В связи с этим нуждается в дополнительном объяснении та точка отсчёта, которая выбрана в «Рабочей модели»: середина 1970-х. Здесь самое важное то, что констатирует даже и Горбачёв в приведённых мной ранее цитатах, хотя и с совершенно неудовлетворительным анализом причин: до какого-то момента СССР «стремительно догонял» развитые страны, и вдруг — заметно это стало на его уровне как раз тогда — затормозился, стал показывать близкие с ними темпы, а потом и начал потихоньку отставать. Экономика росла — и вдруг начала расти медленнее, а потом и вовсе перестала. Наука и инженерия совершала открытие за открытием и прорыв за прорывом — и вдруг проигрыш за проигрышем: здесь не успели, тут проморгали, там пошли не туда. Качество жизни людей росло непрерывно тридцать лет после войны — и вдруг перестало расти. Даже средняя продолжительность жизни — важнейший показатель — остановилась в росте и стала сокращаться.
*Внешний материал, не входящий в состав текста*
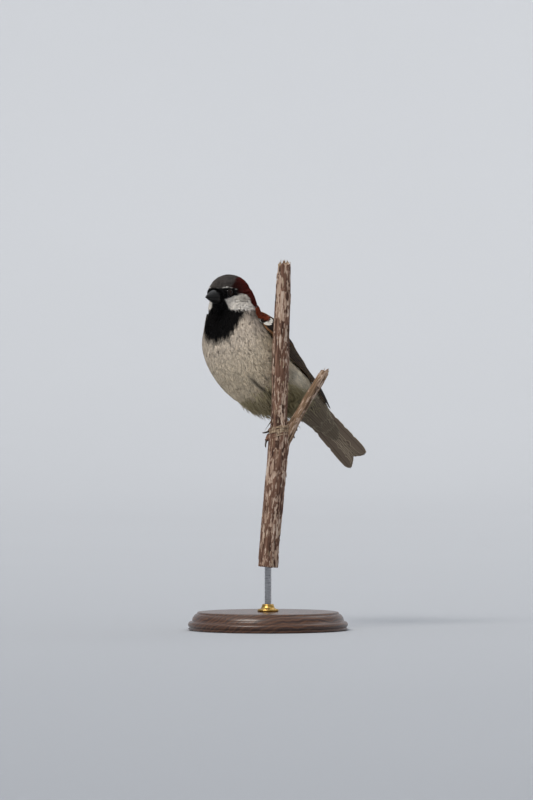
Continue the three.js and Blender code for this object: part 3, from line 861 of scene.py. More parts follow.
# ---- tufts of plumage
# A tuft is a closed spike: three rings of three points and its tip.
TUFT_POINTS = 10
TUFT_FACES = []
for ring, (a, b) in itertools.product((0, 3), ((0, 1), (1, 2), (2, 0))):
    TUFT_FACES += [(ring + a, ring + a + 3, ring + b + 3), (ring + a, ring + b + 3, ring + b)]
TUFT_FACES += [(6 + a, 9, 6 + b) for a, b in ((0, 1), (1, 2), (2, 0))] + [(0, 1, 2)]
TUFT_FACES = np.array(TUFT_FACES)
TUFT_ALONG = np.array([0, 0, 0, 0.5, 0.5, 0.5, 0.8, 0.8, 0.8, 1.0])
TUFT_PATCH = 0.003


class Feathers:
    """Small feathers laid on a surface, each a fan of tufts along a hidden shaft."""

    def __init__(self, surface, roots, normals, lie, length, half, depth, tufts, draw,
                 stand=0.0, ragged=0.12, loose=0.0):
        """lie is the way each feather points; length, half-width and depth may differ for each.

        stand lifts the tips, ragged varies how far the tufts reach, and loose, from 0 to 1,
        lets them leave the surface."""
        count = len(roots)
        self.count, self.tufts = count, tufts
        self.spread = np.linspace(-1, 1, tufts)[None, :] + draw.normal(0, 0.4 / tufts, (count, tufts))
        spread = self.spread
        side = np.cross(lie, normals)
        length, half, depth, stand = (
            np.broadcast_to(x, count)[:, None] for x in (length, half, depth, stand))
        rounded = 0.55 + 0.45 * np.sqrt(np.clip(1 - 0.85 * spread ** 2, 0, 1))
        reach = length * rounded * (1 + draw.normal(0, ragged, spread.shape))
        swing = 1 + draw.normal(0, 0.05, spread.shape)

        def lay(along, out, height):
            point = roots[:, None] + lie[:, None] * along[..., None] + side[:, None] * out[..., None]
            place, normal = surface.drop(point.reshape(-1, 3))
            place = place.reshape(count, tufts, 3)
            place = place + loose * (point - place)
            normal = normal.reshape(count, tufts, 3)
            return place + normal * height[..., None], normal

        level = 0.9 + draw.normal(0, 0.06, spread.shape)
        middle, normal = lay(0.55 * reach, 0.66 * spread * half, 0.78 * depth * np.ones_like(spread))
        tip, _ = lay(reach, spread * half * swing, depth * level + stand)
        start = roots[:, None] + lie[:, None] * (0.25 * length * (1 - np.abs(spread)))[..., None]
        start = start + side[:, None] * (0.15 * spread * half)[..., None] - 0.1 * normals[:, None]
        near = 0.36 * middle + 0.64 * tip + normal * (0.05 * depth)[..., None]
        self.middle, self.tip = middle, tip
        width = 2 * half / tufts * 1.7 * np.ones_like(spread)
        forward = unit(tip - start)
        out = unit(np.cross(forward, normal))
        points = np.empty((count, tufts, TUFT_POINTS, 3))
        for ring, (centre, share) in enumerate(((start, 0.6), (middle, 1.0), (near, 0.72))):
            half_width = out * (share * width / 2)[..., None]
            rise = normal * (0.17 * share * width)[..., None]
            points[:, :, 3 * ring] = centre - half_width - rise
            points[:, :, 3 * ring + 1] = centre + half_width - rise
            points[:, :, 3 * ring + 2] = centre + rise
        points[:, :, 9] = tip
        self.points = points

    def colours(self, at_middle, at_tip, root_down_and_shade=0.86):
        """Spreads the colours of the tufts' middles and tips over all their points."""
        along = TUFT_ALONG[None, None, :, None]
        shade = at_middle[:, :, None] + (at_tip - at_middle)[:, :, None] * np.clip(2 * along - 1, 0, 1)
        # the roots are darker: partly grey down at the feather's base, partly painted shade between the tufts
        return shade * (root_down_and_shade + (1 - root_down_and_shade) * np.clip(along * 2, 0, 1))

    def patches(self, places):
        """A small patch of the baking map for each tuft, at its root's place."""
        across_patch = np.array([-1, 1, 0, -1, 1, 0, -1, 1, 0, 0]) * TUFT_PATCH / 2
        along_patch = (TUFT_ALONG - 0.5) * TUFT_PATCH
        shift = np.stack([across_patch, along_patch], -1)
        return places[:, None, None, :] + shift + np.zeros((self.count, self.tufts, 1, 1))

    def piece(self, name, colours, places):
        """The feathers as one piece; places, one for each feather, lay out its baking map."""
        total = self.count * self.tufts
        faces = (TUFT_FACES[None] + (np.arange(total) * TUFT_POINTS)[:, None, None]).reshape(-1, 3)
        made = new_piece(name, self.points.reshape(-1, 3), faces, PLUMAGE, "plumage")
        paint(made, "tint", np.clip(colours, 0, 1).reshape(-1, 3))
        bake_map(made, self.patches(fitted(places)).reshape(-1, 2))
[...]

И, да, международный престиж СССР был на высоте — и постепенно, но неумолимо начал падать. 

Короче, «въехали в забор». Притом вроде бы делали всё так же, как раньше, и даже старались делать больше и лучше — но старые методы оказывались всё менее действенными. Что-то неуловимо изменилось — и в мире, и в самом СССР — и вожди вместе с лучшими умами того времени не могли никак нащупать, что именно. Занимались (и по сей день занимаются) схоластическими поисками точки бифуркации — в какой момент и кто именно из вождей в прошлом свернул не туда? Рыли первоисточники марксистско-ленинской классики. Пытались исправить изъяны в сложившейся системе управления, найти виноватых. Искали палочку-выручалочку — такой как будто бы должен был стать бурно растущий сырьевой экспорт, но тоже почему-то не получилось. И в конце концов решили, как тот сантехник-диссидент из анекдота тех времён, что «не кран надо менять, а всю систему» — и сразу после смены поколений во власти сделали свою попытку. Она закончилась именно так, как закончилась. 
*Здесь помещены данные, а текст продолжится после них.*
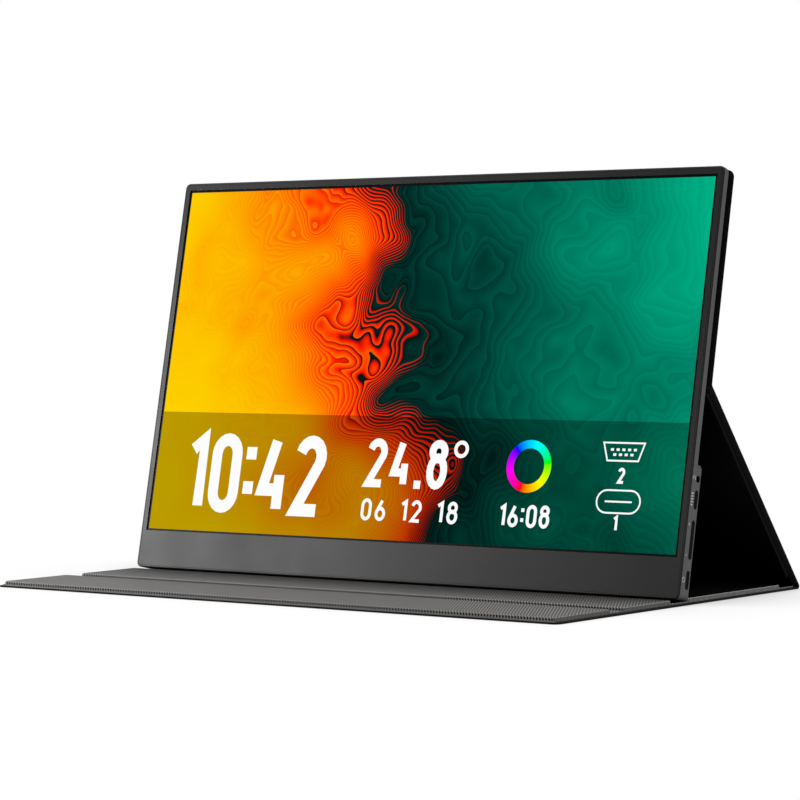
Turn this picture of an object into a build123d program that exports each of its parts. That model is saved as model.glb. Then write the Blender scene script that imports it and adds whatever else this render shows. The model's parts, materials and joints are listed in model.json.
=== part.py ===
from build123d import *
import math
import os

os.makedirs("parts", exist_ok=True)

# Millimetres. +X is the viewer's right, +Y is away from the viewer, +Z is up.
# The origin is on the table, under the middle of the whole footprint.

# Screen image and the borders round it
screen_w = 344.16
screen_h = 193.59
side_border = 4.7
top_border = 4.9
chin_h = 21.7
black_margin = 0.9

# Display casing
thin_depth = 4.8
thick_depth = 9.0
thick_h = 68.9
corner_r = 3.0
side_wall = 1.1
back_wall = 0.9
back_edge_r = 0.8
rim_chamfer = 0.5
bezel_seam = 0.15
bezel_t = 0.6
ledge_w = 0.8
fit_gap = 0.1
cut_over = 1.0

# Layers of the panel, front to back
glass_t = 0.5
glass_margin = 2.4
glass_ledge = 3.0
film_t = 0.3
guide_t = 0.6
reflector_t = 0.2
tray_t = 0.35
tray_wall = 0.3
light_strip_h = 1.2
timing_board_inset = 47.08
timing_board_h = 9.0
timing_board_t = 0.6
timing_board_y = 4.0
timing_chip = (14.0, 5.0)
timing_chip_t = 0.6
timing_chip_pitch = 70.0
tape_w = 3.0
catch_plate = (30.0, 10.0)
catch_inset = 66.78
catch_below_top = 30.19

# Boards in the thick part
board_gap = 0.65
board_t = 0.8
main_board_inset = 2.68
main_board_w = 51.0
main_board_y = (4.0, 62.0)
side_board_inset = 3.68
side_board_w = 24.0
side_board_y = (3.0, 57.0)
video_chip_w = 14.0
video_chip_t = 1.2
chip_inset = 16.0
chip_y = 44.0
can_w = 22.0
can_t = 0.3
can_clearance = 0.5
coil = (5.0, 5.0, 2.0)
coils = 3
coil_pitch = 8.0
coil_inset = 14.0
coil_y = 8.5
ribbon_t = 0.2
ribbon_end = 2.0
panel_ribbon_w = 16.0
panel_ribbon_inset = 11.0
link_ribbon_w = 10.0
link_ribbon_y = 44.0
link_ribbon_end = 5.0

# Screws that hold the boards and the speakers, and their bosses
screw_r = 0.95
screw_head_r = 1.8
screw_head_t = 0.45
screw_length = 3.2
screw_play = 0.05
screw_hole_r = 1.1
boss_r = 2.1
main_screw_insets = (8.0, 4.0)
main_screw_y = (8.0, 58.0)
side_screw_inset = 4.0
side_screw_y = (8.0, 52.0)

# Sockets in the left side
usb_w = 8.94
usb_h = 3.16
usb_length = 7.3
usb_shell_t = 0.3
usb_tongue = (6.7, 0.7)
usb_y = (16.5, 30.5)
video_w = 11.2
video_h = 3.2
video_length = 7.5
video_y = 47.0
video_tongue = (8.0, 0.8)
socket_back_t = 1.0
socket_set_back = 0.45
tongue_set_back = 1.0
socket_play = 0.15

# Keys, headphone jack and status light in the right side
key_depth = 6.0
key_slot_h = 3.2
small_key_slot = 9.7
rocker_slot = 19.8
menu_key_y = 50.6
rocker_y = 30.4
power_key_y = 10.2
key_play = 0.15
key_set_back = 0.1
key_travel = 0.4
key_flange = 0.8
key_lip = 0.4
rocker_pivot_r = 0.6
stem_w = 2.0
stem_length = 1.6
rocker_stem_reach = 7.25
switch_body = (3.0, 3.4, 2.2)
switch_stub_r = 0.7
switch_stub_length = 0.7
jack_y = 61.0
jack_bore_r = 1.81
jack_bore_length = 13.0
jack_body = (14.4, 6.0, 4.0)
light_y = 17.7
light_hole_r = 0.5
light_play = 0.05
light_pipe_length = 3.6
light_chip = (1.6, 1.6, 0.8)

# Speakers
speaker_w = 40.0
speaker_h = 15.0
speaker_t = 3.2
speaker_inset = 90.68
speaker_y = 18.0
speaker_ear = 5.0
speaker_ear_t = 0.8
cone_w = 30.0
cone_h = 10.0
cone_t = 0.4
grille_slots = 6
grille_slot = (1.2, 9.0)
grille_pitch = 4.0

# Folding cover
lean = 11.76
skin_t = 1.5
board_in_cover_t = 1.2
lining_t = 0.4
skin_overhang = 1.27
stiff_margin = 3.0
skin_margin = 2.0
skin_corner_r = 4.0
stiff_corner_r = 2.5
fold_play = 0.2
back_panel_gap = 0.1
stand_play = 0.3

# How far the cover's parts reach, along the skin
fold_h = 108.8
back_panel_below_top = 0.4
flap_gap = 0.35
groove_w = 14.4
rear_strip = 94.0
spine = 14.7
flap_strip = 45.0
lip_groove = 11.4
lip_strip = 49.5
back_fold_relief = 3.0
leg_foot_relief = 8.0

# Magnets in the cover
magnet = (30.0, 10.0)
magnet_t = 1.0
lip_magnet = (20.0, 6.0)
lip_magnet_insets = (24.05, 7.0)

# How far the two front folds turn up, in degrees
flap_range = 90.0
lip_range = 130.0

# Sizes that follow from the ones above
case_w = screen_w + 2 * side_border
case_h = chin_h + screen_h + top_border
half_case = case_w / 2
inner_half = half_case - side_wall
thin_floor = thin_depth - back_wall
thick_floor = thick_depth - back_wall
glass_front = bezel_t
film_front = glass_front + 2 * glass_t
guide_front = film_front + film_t
reflector_front = guide_front + guide_t
tray_floor = reflector_front + reflector_t
tray_back = tray_floor + tray_t
board_front = tray_back + board_gap
board_back = board_front + board_t
socket_depth = board_back + usb_h / 2
stiff_t = board_in_cover_t + lining_t
half_skin = skin_t / 2
outer_clearance = half_skin + fold_play
skin_w = case_w + 2 * skin_overhang
stiff_w = skin_w - 2 * stiff_margin
main_board_x = (main_board_inset - inner_half, main_board_inset - inner_half + main_board_w)
side_board_x = (inner_half - side_board_inset - side_board_w, inner_half - side_board_inset)
main_screw_x = (main_board_x[0] + main_screw_insets[0], main_board_x[1] - main_screw_insets[1])
side_screw_x = side_board_x[0] + side_screw_inset
chip_xy = (main_board_x[1] - chip_inset, chip_y)
speaker_x = inner_half - speaker_inset
catch_x = half_case - catch_inset
catch_y = case_h - catch_below_top
back_panel_top = case_h - back_panel_below_top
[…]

Вот именно эту механику процесса я и пытаюсь в своём сериале разобрать чуть подробнее.

Мне давно бы уже пора положить базовую гипотезу «рабочей модели» распада СССР, как я её на данный момент понимаю, а я всё топчусь вокруг да около, на дальних подступах. Поэтому сейчас будет кратко, пока что голо и бездоказательно. 

Итак. Из предыдущих двух текстов понимаем вводные, с которыми имела дело «коалиция реванша» на начало 80-х. Контур экономического развития сломался, экономика начала тормозиться и встала. На внешних фронтах нагрузка выросла. Распределение ресурсов оказалось в руках ведомственных и региональных лоббистов. В «гонке потребления» появились привилегированные группы, быстро наращивающие ресурсы, в том числе и аппаратные. Попытки «мягкой» перезагрузки системы, самая масштабная из которых — принятие новой Конституции — результатов не дали.
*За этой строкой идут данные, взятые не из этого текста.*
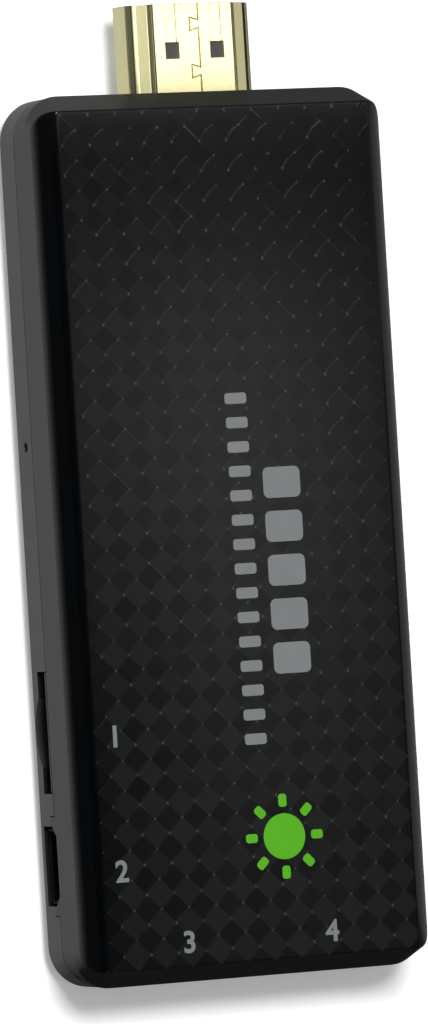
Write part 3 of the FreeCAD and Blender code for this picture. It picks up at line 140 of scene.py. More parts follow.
floor_glow = 0.26
floor_finish, tree, shader = finish_named("studio_floor")
shader.inputs["Base Color"].default_value = (0.88, 0.88, 0.88, 1.0)
shader.inputs["Roughness"].default_value = 0.9
shader.inputs["Specular IOR Level"].default_value = 0.0
ray = put(tree, "LightPath").outputs
seen = chain(tree, "MAXIMUM", ray["Is Camera Ray"], ray["Is Glossy Ray"],
             ray["Is Transmission Ray"])
shader.inputs["Emission Color"].default_value = (1.0, 1.0, 1.0, 1.0)
tree.links.new(calc(tree, "MULTIPLY", seen, floor_glow), shader.inputs["Emission Strength"])
deselect()
bpy.ops.mesh.primitive_plane_add(size=6.0, location=(0.0, 0.0, -0.02 * mm))
floor = bpy.context.object
floor.name = "studio_floor"
floor.data.materials.append(floor_finish)

sky_lean = -0.25
world = bpy.data.worlds.new("studio_sky")
bpy.context.scene.world = world
world.use_nodes = True
tree = world.node_tree
sky = tree.nodes["Background"]
towards = axes_of(tree, put(tree, "TexCoord").outputs["Generated"])
height = calc(tree, "MULTIPLY_ADD", towards["X"], sky_lean, towards["Z"])
overhead = shades(tree, height, [(0.0, 0.03), (0.84, 0.03), (0.97, 1.0)])
ray = put(tree, "LightPath").outputs
sky_colour = tint(tree, ray["Is Camera Ray"], overhead, (1.0, 1.0, 1.0))
tree.links.new(sky_colour, sky.inputs["Color"])
sky.inputs["Strength"].default_value = 0.8


def lamp(name, place, aim, width, length, power):
    """A soft box at a place, turned towards a point."""
    data = bpy.data.lights.new(name, "AREA")
    data.shape = "RECTANGLE"
    data.size = width
    data.size_y = length
    data.energy = power
    box = bpy.data.objects.new(name, data)
    box.location = place
    box.rotation_euler = (Vector(aim) - Vector(place)).to_track_quat("-Z", "Y").to_euler()
    bpy.context.collection.objects.link(box)


lamp("key_box", (-0.15, 0.30, 0.85), (0.0, 0.0, 0.0), 0.25, 0.25, 7.9)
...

Короткое 15-месячное правление Андропова сейчас почти не анализируется как какое-то отдельное событие, воспринимается разве что как эпизод в контексте «пятилетки пышных похорон». Между тем это была, по сути, альфа-версия будущей Перестройки. Его лейтмотивом внутри страны стала масштабная антикоррупционная кампания — от дела Чурбанова до дела «о злоупотреблениях в органах внутренних дел», приведшего к самоубийству министра Щёлокова. На гражданах она тоже отразилась — кампанией по повышению трудовой дисциплины, пресловутая «ловля прогульщиков». Политический итог был таким: все испугались. Все поняли, что расслабленный «застой» кончился, советская власть вспомнила былое, и в воздухе даже запахло табаком из сталинской трубки. Особенно испугались те, кто в предыдущие годы «устроился» лучше других. Именно поэтому аппарат встал стеной против назначения Горбачёва сразу после смерти Андропова, и генсеком оказался полуживой Константин Устинович. Но это была лишь отсрочка — для многих, однако, жизненно необходимая: люди начали готовить «запасные аэродромы». 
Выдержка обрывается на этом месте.